Datenschützer legen Beschwerde gegen Einsatz von Gesichtserkennung bei Klimademo in Wien ein

Erst auf dezidierte Nachfrage bei der Polizei, wie seine persönlichen Daten verwendet wurden, stellte sich heraus: Die Identifikation erfolgte mittels automatisierter Gesichtserkennung. Dafür fehlt laut epicenter.works die rechtliche Grundlage, die NGO legte in seinem Namen Beschwerde ein. Mit Stand März 2020 waren in der Datenbank des BMI Datensätze von über 600.000 Personen gespeichert - mittlerweile dürften es einige mehr sein.
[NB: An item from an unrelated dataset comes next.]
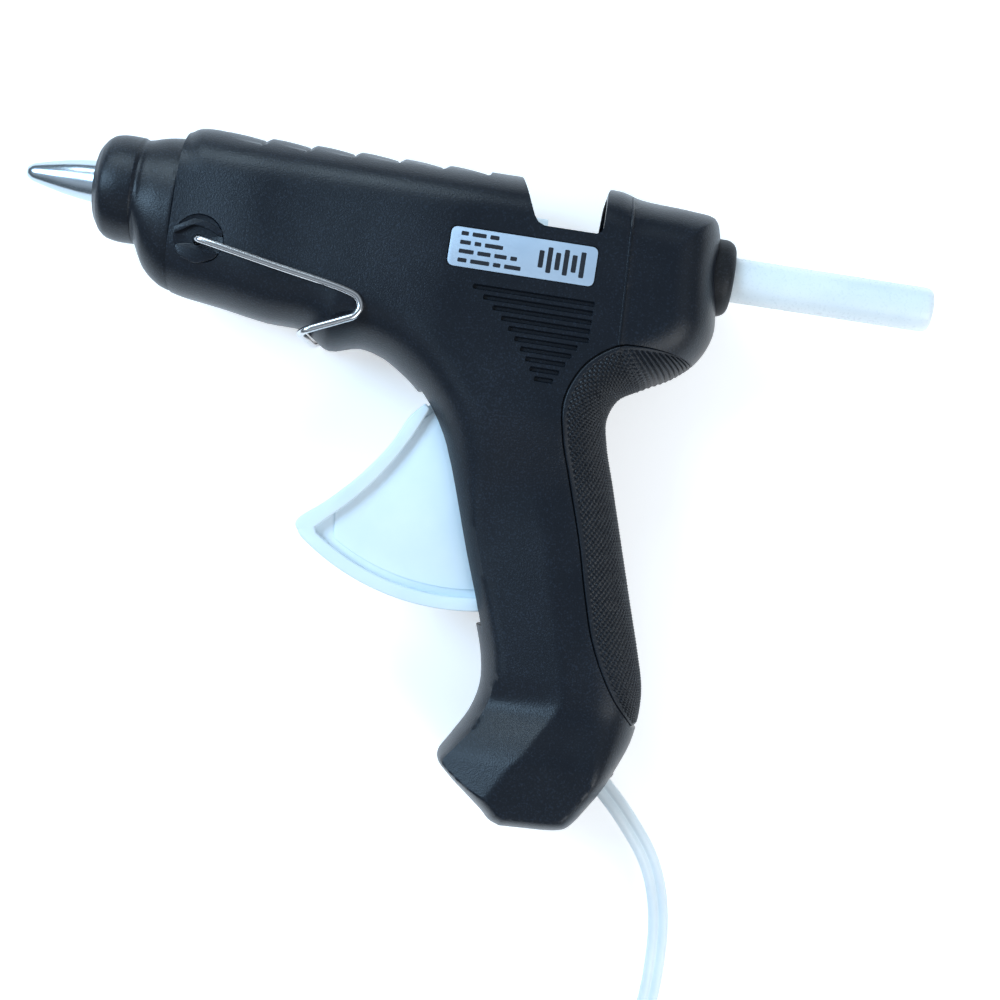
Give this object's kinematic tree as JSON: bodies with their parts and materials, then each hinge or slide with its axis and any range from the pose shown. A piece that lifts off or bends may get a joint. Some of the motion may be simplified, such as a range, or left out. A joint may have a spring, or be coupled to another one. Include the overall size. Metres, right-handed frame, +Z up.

Laut Europäischem Gerichtshof darf der Einsatz solcher Tools nicht beliebig ausgeweitet werden. Über acht Prozent der österreichischen Bevölkerung weise aber jedenfalls auf eine derartige Ausweitung hin, heißt es von der Datenschutz-NGO zur APA.

Diese Technologie ist dabei keinesfalls fehlerfrei. Im Herbst 2023 wurde ein Österreicher in Serbien zwei Monate in U-Haft behalten, da gegen ihn ein internationaler Haftbefehl vorlag, ausgestellt von der Staatsanwaltschaft Graz. Ihm wurde vorgeworfen, Chef einer Falschgeldbande zu sein. Der Vorwurf stützte sich auf ein Video einer Supermarkt-Überwachungskamera. Er wurde letztlich freigelassen, als seine Unschuld festgestellt wurde. Auch im konkreten Fall seien Personen falsch identifiziert und Verfahren gegen Menschen eingeleitet worden, die gar nicht an der Demo teilnahmen, so die NGO.

Datenschützer sehen Gefahr von Willkür durch Einsatz von Gesichtserkennung

N. fordert für den Einsatz von Gesichtserkennungssoftwares klare Regeln: "Solche Gesichtserkennungssoftwares sind rechtlich hochproblematisch und sollten eigentlich nicht zum Einsatz kommen - und wenn es zwingend notwendig erscheint, dann nur unter klaren Regeln und keinesfalls gegen politische Demonstrationen", sagt er im Gespräch mit der APA. Das sieht auch Sebastian Kneidinger von epicenter.works so: "Wir sehen in Ländern wie Ungarn, wie Gesichtserkennung auch gezielt zur Einschränkung von Protesten eingesetzt werden kann. Solche Entwicklungen dürfen in einer Demokratie keinen Platz haben".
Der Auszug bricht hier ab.